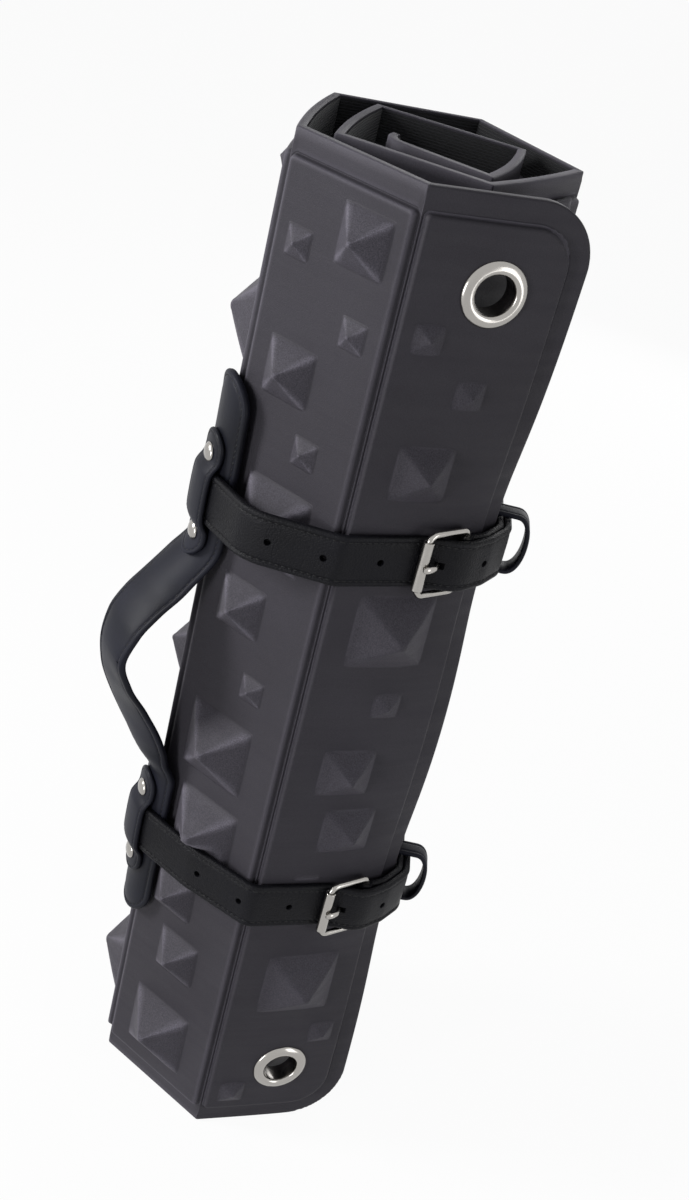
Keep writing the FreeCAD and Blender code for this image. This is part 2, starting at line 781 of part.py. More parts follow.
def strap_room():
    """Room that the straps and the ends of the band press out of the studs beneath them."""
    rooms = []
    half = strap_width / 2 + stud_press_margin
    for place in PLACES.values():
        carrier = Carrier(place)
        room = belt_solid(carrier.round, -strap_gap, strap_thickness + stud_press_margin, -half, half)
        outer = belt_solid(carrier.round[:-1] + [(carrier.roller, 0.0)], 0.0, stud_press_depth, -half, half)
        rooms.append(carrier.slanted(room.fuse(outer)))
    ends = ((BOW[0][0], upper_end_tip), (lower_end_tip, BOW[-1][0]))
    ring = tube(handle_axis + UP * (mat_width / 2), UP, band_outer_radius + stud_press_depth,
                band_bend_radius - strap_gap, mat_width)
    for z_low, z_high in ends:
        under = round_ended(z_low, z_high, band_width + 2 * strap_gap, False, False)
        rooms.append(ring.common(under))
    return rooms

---

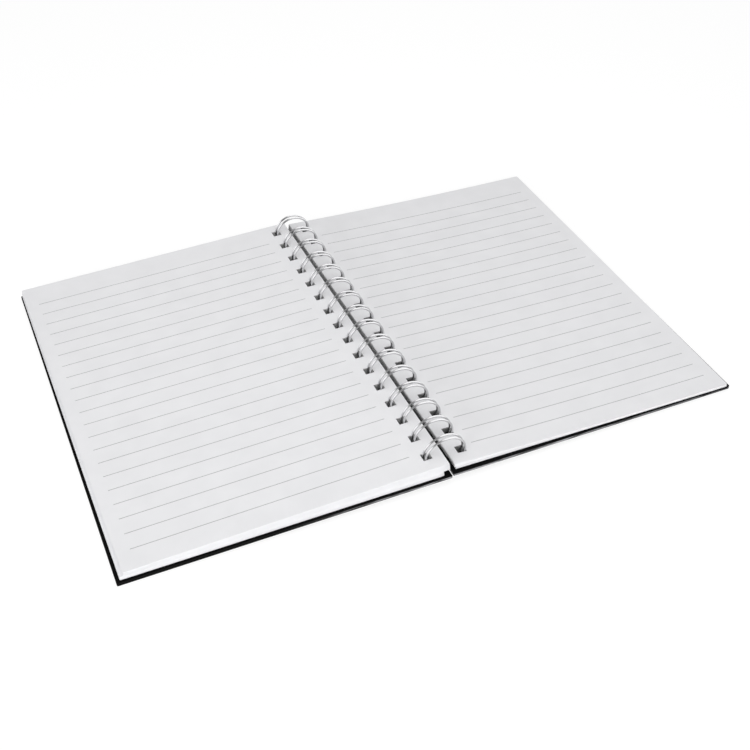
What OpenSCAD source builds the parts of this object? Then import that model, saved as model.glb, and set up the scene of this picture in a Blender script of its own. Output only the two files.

(PROBLEM TO WORK ON):
Starting with the line with "Keep writing the" and ending with the line with "return rooms", extract every line exactly and nothing outside that span.

(WRITTEN RESPONSE):
Keep writing the FreeCAD and Blender code for this image. This is part 2, starting at line 781 of part.py. More parts follow.
def strap_room():
    """Room that the straps and the ends of the band press out of the studs beneath them."""
    rooms = []
    half = strap_width / 2 + stud_press_margin
    for place in PLACES.values():
        carrier = Carrier(place)
        room = belt_solid(carrier.round, -strap_gap, strap_thickness + stud_press_margin, -half, half)
        outer = belt_solid(carrier.round[:-1] + [(carrier.roller, 0.0)], 0.0, stud_press_depth, -half, half)
        rooms.append(carrier.slanted(room.fuse(outer)))
    ends = ((BOW[0][0], upper_end_tip), (lower_end_tip, BOW[-1][0]))
    ring = tube(handle_axis + UP * (mat_width / 2), UP, band_outer_radius + stud_press_depth,
                band_bend_radius - strap_gap, mat_width)
    for z_low, z_high in ends:
        under = round_ended(z_low, z_high, band_width + 2 * strap_gap, False, False)
        rooms.append(ring.common(under))
    return rooms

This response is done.